I had an online conversation yesterday with an acquaintence of mine. She was alarmed to have found that her entire site’s content had been republished by some other site!
Apparently, their site had been sucking on her site’s RSS file for quite some time, and managed to download a sizeable chunk of data, which they subsequently republished with their own ads strewn about. And she’s not the only one by a long shot.
If you’re not aware of this phenomenon, it’s generally referred to as “Splogging”, for “spam blogging”. The idea is usually to re-blog content form other people’s blogs to gain emphasis on their popular terms for your splog site.
For example, if I wanted my site to be a popular search result for “student loans”, first I would install a blog on my server. I would then use some software to aggregate, say, the Technorati feed for posts tagged with “student loans”, which gives me a rich bed of content to start populating my site. Using some some dodgy plugins sold by less-than-respectable authors, I can even have WordPress do all of this work for me.
Then, I sprinkle a few links onto the splog that point to my money-making page, and voila! Instant PageRank!
The bottom line for bloggers is that your popular content will be stolen and used to fuel a link farm that profits someone else. How nice. So what do you do to combat it? I have a suggestion or two.
If you’re inclined to modify your server’s configuration a little bit, there are actually a few things that you can do that are much more efficient than what I’m about to suggest. Check out Val’s rant for a list of those things. It usually involves modifying .htaccess, which might be available to you, and is often tedious to keep on top of unless you’re really vigilant (read: staring at your logs all the time).
An easy alternative to messing with your config files is using this new plugin I’ve written, called AntiLeech.
What does AntiLeech do? AntiLeech does not prevent the splogger bots from accessing your site. No, it does better than that. It produces a fake set of content especially for them that includes links back to your site (and mine, too, ok?) and sends it only to them. When they steal this content, it appears online just like normal, except now you’ve turned the tables on them. You’re actually using the sploggers to promote your own site.
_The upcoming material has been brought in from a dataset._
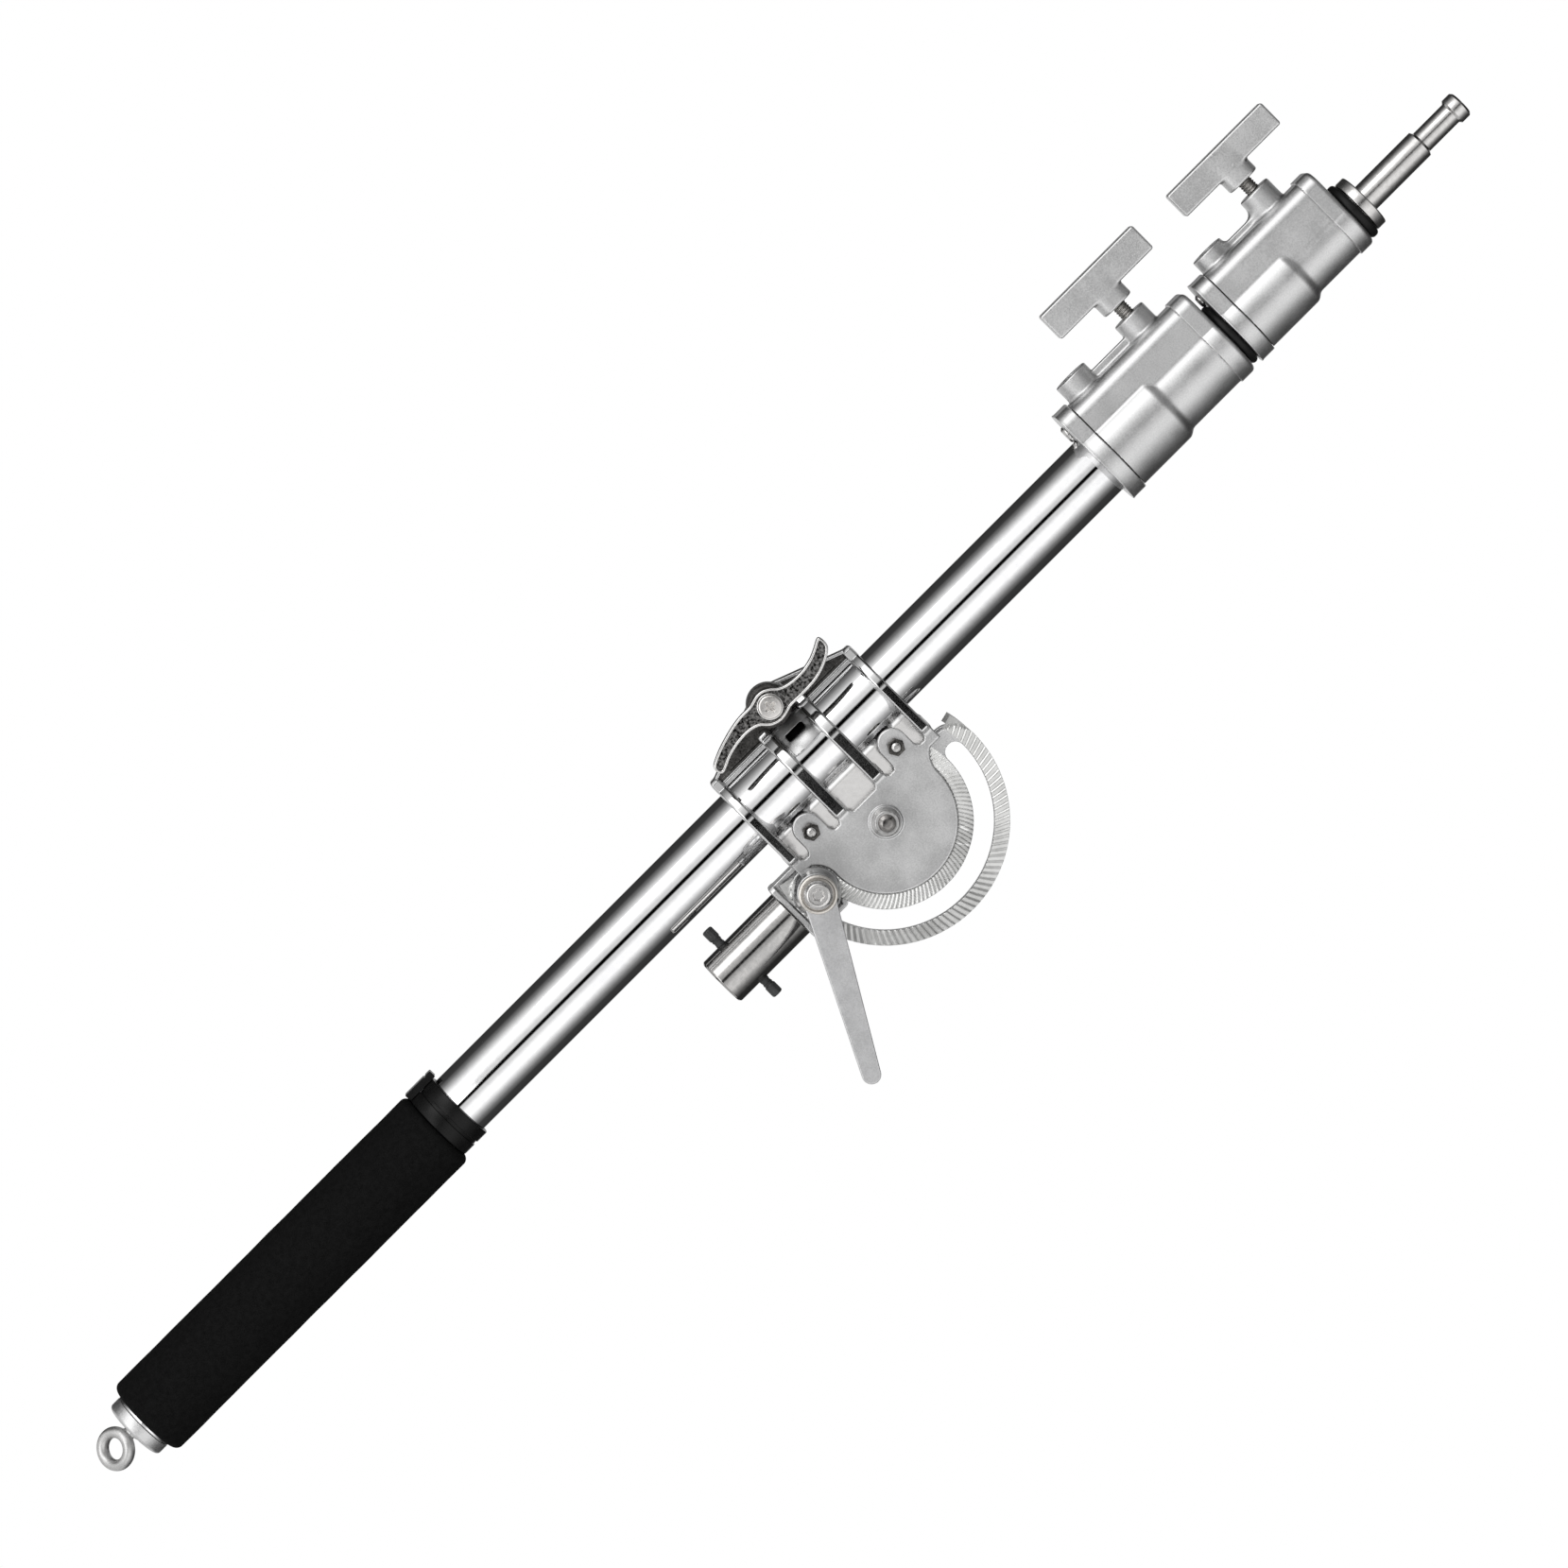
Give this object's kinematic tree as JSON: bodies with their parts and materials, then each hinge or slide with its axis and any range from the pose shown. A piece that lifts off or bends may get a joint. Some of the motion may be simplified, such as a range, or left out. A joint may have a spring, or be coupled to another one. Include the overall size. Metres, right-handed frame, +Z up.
{
  "type": "overhead boom arm",
  "caption": "Telescopic overhead boom arm in a tilting cast cradle on a 28 mm stud, with T-handle tube locks, a tilt lever, a wing clamp and a 16 mm spigot.",
  "frame": {"origin": "centre of the stud's shoulder, in the underside of the yoke bracket's foot plate", "axes": "+Z up, against the stud, along the folded boom; +X towards the tilt lever's side, away from the boom; +Y towards the heads of the bolts"},
  "size_m": [0.2163, 0.0676, 0.9874],
  "materials": {
    "chrome": "mirror chrome on steel",
    "cast_aluminium": "satin casting",
    "sprayed_casting": "grey sprayed casting",
    "dark_casting": "dark casting with polished rims",
    "steel": "zinc-plated",
    "brass": "turned",
    "foam": "matte closed-cell foam",
    "plastic": "matte black",
    "rubber": "matte black"
  },
  "bodies": {
    "stand_head": {"stand_stud": "chrome", "yoke_bracket": "cast_aluminium", "pivot_bolt": "steel", "pivot_washer_back": "steel", "pivot_washer_front": "steel", "pivot_nut": "steel", "tilt_bolt": "steel", "pressure_washer_back": "cast_aluminium", "pressure_washer_front": "sprayed_casting"},
    "thumb_screw_a": {"socket_screw_a": "plastic"},
    "thumb_screw_b": {"socket_screw_b": "plastic"},
    "tilt_clamp_lever": {"tilt_lever": "sprayed_casting", "lever_ring": "brass", "lever_screw": "steel"},
    "cradle": {"casting_back": "cast_aluminium", "casting_front": "cast_aluminium", "liner_back": "chrome", "liner_front": "chrome", "shell_bolt_1": "steel", "shell_nut_1": "steel", "shell_bolt_2": "steel", "shell_nut_2": "steel", "wing_bolt": "steel", "wing_spacer": "dark_casting"},
    "wing": {"wing_handle": "dark_casting", "wing_screw": "steel"},
    "boom": {"main_tube": "chrome", "end_cap": "cast_aluminium", "eye_bolt": "cast_aluminium", "eye_nut": "steel", "foam_grip": "foam", "cable_clip": "plastic", "clip_latch": "plastic", "collar_1": "cast_aluminium", "collar_cover_1": "cast_aluminium", "cover_screw_1": "steel", "set_screw_1": "steel", "brake_shoe_1": "brass"},
    "handle_1": {"clamp_screw_1": "steel", "t_handle_1": "cast_aluminium"},
    "middle_stage": {"middle_tube": "chrome", "guide_bush_1": "plastic", "rubber_ring_1": "rubber", "collar_2": "cast_aluminium", "collar_cover_2": "cast_aluminium", "cover_screw_2": "steel", "set_screw_2": "steel", "brake_shoe_2": "brass"},
    "handle_2": {"clamp_screw_2": "steel", "t_handle_2": "cast_aluminium"},
    "inner_stage": {"inner_tube": "chrome", "guide_bush_2": "plastic", "rubber_ring_2": "rubber", "spigot_base": "chrome", "spigot": "chrome"}
  },
  "joints": [
    {"name": "tilt", "type": "hinge", "parent": "stand_head", "child": "cradle", "pos_m": [0, 0, 0.0677], "axis": [0, 1, 0], "range_deg": [0, 180]},
    {"name": "lever_turn", "type": "hinge", "parent": "stand_head", "child": "tilt_clamp_lever", "pos_m": [0, 0, 0.0172], "axis": [0, 1, 0], "range_deg": [-20, 90]},
    {"name": "socket_screw_a_turn", "type": "hinge", "parent": "stand_head", "child": "thumb_screw_a", "pos_m": [0, 0, -0.0372], "axis": [1, 0, 0], "continuous": true},
    {"name": "socket_screw_b_turn", "type": "hinge", "parent": "stand_head", "child": "thumb_screw_b", "pos_m": [0, 0, -0.0343], "axis": [1, 0, 0], "continuous": true},
    {"name": "wing_turn", "type": "hinge", "parent": "cradle", "child": "wing", "pos_m": [-0.0852, 0, 0.0677], "axis": [0, 1, 0], "continuous": true},
    {"name": "boom_slide", "type": "slide", "parent": "cradle", "child": "boom", "axis": [0, 0, 1], "range_m": [-0.15, 0.205]},
    {"name": "t_handle_1_turn", "type": "hinge", "parent": "boom", "child": "handle_1", "pos_m": [-0.051, 0, 0.3393], "axis": [1, 0, 0], "continuous": true},
    {"name": "middle_slide", "type": "slide", "parent": "boom", "child": "middle_stage", "axis": [0, 0, 1], "range_m": [0, 0.58]},
    {"name": "t_handle_2_turn", "type": "hinge", "parent": "middle_stage", "child": "handle_2", "pos_m": [-0.051, 0, 0.4296], "axis": [1, 0, 0], "continuous": true},
    {"name": "inner_slide", "type": "slide", "parent": "middle_stage", "child": "inner_stage", "axis": [0, 0, 1], "range_m": [0, 0.56]}
  ]
}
AntiLeech can detect a splogger bot using its User-Agent string (an identifier that some bots send when they are collecting data), or by IP address. You can enter a User-Agent or an IP address into the Options panel of your WordPress blog. When a visitor with a qualifying (any checked option on the options page) User-Agent or IP address visites your site, they will see only the generated content. They will see it in your page layout and in your feeds. Anywhere you’re normally outputting content, that’s where the fake content will appear to them.
Regular users whose browsers do not match these strings will see your normal content. RSS aggregators should be able to display your content normally, too.
AntiLeech also uses a trick to detect when new User-Agents have collected and displayed your posts. You may see a little “AntiLeech” graphic in your feed output. This graphic helps AntiLeech collect User-Agents that you might want to block. AntiLeech will tell you on what page it first saw the User-Agent, if it can, to help you better make the decision to block that User-Agent or not.
You can turn off this option if you don’t want the image to appear in your feeds, but then AntiLeech won’t be able to detect new User-Agents for you. The image is pretty small and unobtrusive, and doesn’t link to anywhere.
In addition to all of that, AntiLeech will produce a robots.txt output from the User-Agents that you’ve specified in the options page, assuming you don’t already have one. In WordPress 2.1 there is a hook for this already, but this feature of AntiLeech miraculously still works in WordPress 2.0, too!
Of course, I haven’t had AntiLeech in production very long, so I would like some feedback on your use of it, especially if you find it useful.
Let’s get these sploggers!
Ok, now I must get food. Sorry if this reads a little light-headed.